= Tait Memorial Trust =

UK-Australian foundation

The Tait Memorial Trust (TMT) is a charitable foundation first established in the United Kingdom. The TMT was founded by Isla Baring OAM in memory of her father, Sir Frank Tait and his brothers, who played an important part in the establishment of theatre and the performing arts in Australia. Sir Frank, the youngest of the Tait brothers, carried the firm J. C. Williamson's into its most successful years dominated by the Sutherland-Williamson opera company in 1965 which brought Joan Sutherland back to her homeland.

==History==
In 2011, an Australian Trust to support the work of the TMT was created under the name of "The Tait Performing Arts Association". In May 2017, the Trust formally announced funding of young artists from New Zealand.

==Structure==
===Tait Memorial Trust===

- Chairman: Isla Baring OAM
- Founding Patrons: Dame Joan Sutherland AC OM DBE, Viola, Lady Tait AM, John McCallum AO CBE, Googie Withers AO CBE
- Patrons: Leanne Benjamin AM OBE, Richard Bonynge AC CBE Danielle de Niese, John Frost (producer) AM, Julian Gavin, Liane Keegan, Piers Lane AO, Leslie Macleod-Miller, Father Peter Macleod-Miller, Ermes de Zan
- Trustees: Justin Baring, Isla Baring OAM, Dr Margaret Mayston AM, Matthew Phillips, Susie Thornton, Chad Vindin
- Committee: Fay Curtin, Meredith Daneman, Kirsty Grace, Wendy Kramer, Gayle McDermott, Sue McGreggor, Melanie Rendall, Ann Seddon, Jacqueline Thompson, Rosemary Tuck
- Honorary Member: Nicola Downer AM
- Music board: Ross Alley, Dr Helen Ayres, Isla Baring OAM, Deborah Humble, Belinda McFarlane, Rosemary Tuck, Chad Vindin (chair)
- Ballet board: Leanne Benjamin AM OBE, Isla Baring OAM, Meredith Daneman
- Administrator: James Hancock

==Leanne Benjamin Awards==
The Tait Memorial Trust in collaboration with Leanne Benjamin AM OBE launched new ballet awards for young Australian dancers studying in the UK. The proceeds from the first event at the Royal Ballet School on 12 June 2014 were added to this scholarship fund. Australian students at the school including Sophie Moffatt, Josephine Frick, Kiely Groenewegen, Grace Robinson, Harry Churches, Connor Barlow (English National Ballet School) and Kenji Wilkie performed for an audience which included Lady Sainsbury CBE and Sir Peter Wright. The evening ended with a masterclass given by Leanne Benjamin AM OBE.
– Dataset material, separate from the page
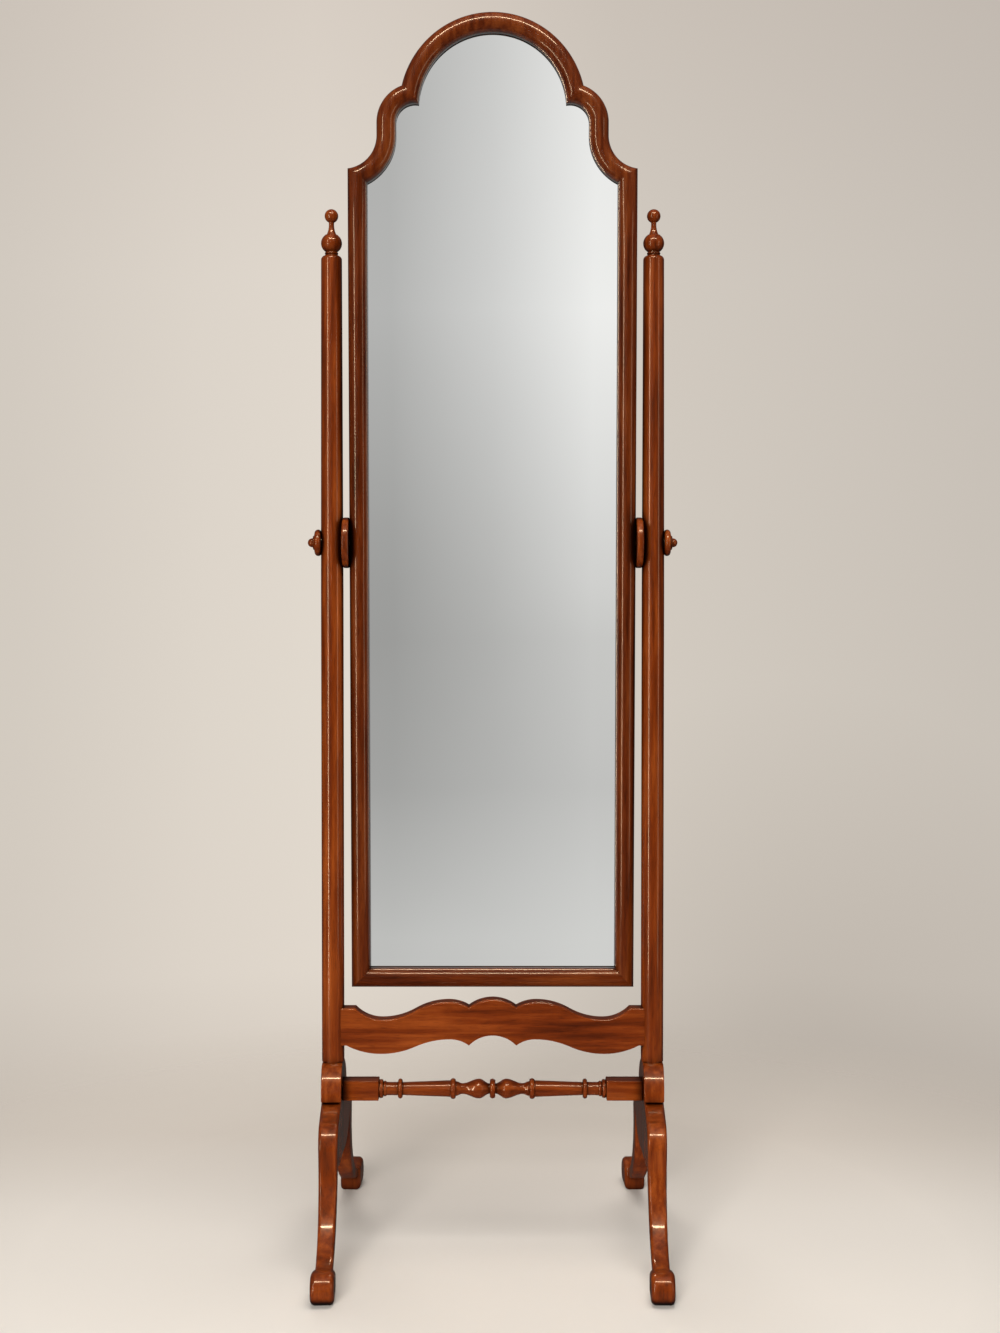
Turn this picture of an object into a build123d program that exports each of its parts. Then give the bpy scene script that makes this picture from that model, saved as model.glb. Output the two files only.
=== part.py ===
from build123d import *
import math
import os

# A floor-standing cheval mirror: two turned posts on cabriole trestles carry a tall looking glass,
# which tilts between them on two clamping knobs. All sizes are in millimetres. +Z is up, the
# viewer stands on the -Y side, and the origin is on the floor, midway between the two posts.

# Stance
POST_SPACING = 417.6
PIVOT_HEIGHT = 910.4
REST_LEAN = 2.3  # degrees that the glass leans towards the viewer at the top

# Posts
POST_DIAMETER = 29.2
POST_TOP_DIAMETER = 27.0
POST_TOP_HEIGHT = 1281.5
POST_SHOULDER_DROP = 5.0  # from the top down to the end of the taper
TAPER_BELOW_PIVOT = 65.4  # where the taper starts
POST_NECK_DIAMETER = 19.6
POST_TENON_DIAMETER = 18.0
POST_TENON_LENGTH = 22.0

# Finials, heights above the post's top
FINIAL_SPIGOT_DIAMETER = 8.0
FINIAL_SPIGOT_LENGTH = 16.0
FINIAL_BASE_RADIUS = 8.6
FINIAL_QUIRK_RADIUS = 7.9
FINIAL_BEAD_RADIUS = 8.7
FINIAL_BEAD_LOW = 2.0
FINIAL_BEAD_HIGH = 4.6
FINIAL_BALL_RADIUS = 13.6
FINIAL_BALL_LOW = 5.8
FINIAL_BALL_MIDDLE = 16.6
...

==Tait John Frost Musical Theatre Bursary==
The Tait Memorial Trust in collaboration with Associated Studios, London launched a new Musical Theatre award for young artists from Australia or New Zealand who wish to study Musical Theatre. The award is funded by Australian musical theatre impressario, and Tait patron, John Frost AM. The inaugural recipient in 2023 was NSW singer/dancer Cathlyn-Rose McKellar. The 2024 winner is Rebecca Rolle from Queensland.

==Alumni==
The TMT has helped many young composers, conductors, dancers, singers and instrumentalists who have subsequently performed with British orchestras, leading opera companies and major international ballet companies, including Thomas Rann, Daniel de Borah, Mary-Jean O'Doherty, Li-Wei, Amy Dickson, Elena Xanthoudakis, Valda Wilson, Yelian He, Lauren Fagan, Alexandra Hutton, Phoebe Humphreys, Siobhan Stagg, Kelly Lovelady, Simon Lobelson, Helena Dix, Miranda Keys, Liane Keegan, Benjamin Bayl, William Chen, Natalie Christie, James Hancock, Grant Doyle, Kelly Lovelady, Melbourne Chamber Strings, Melbourne Piano Trio, Derek Welton, Leslie John Flanagan, Jayson Gillham, Morgan Pearse, Julian Gavin, Joanna Cole and Kevin Penkin.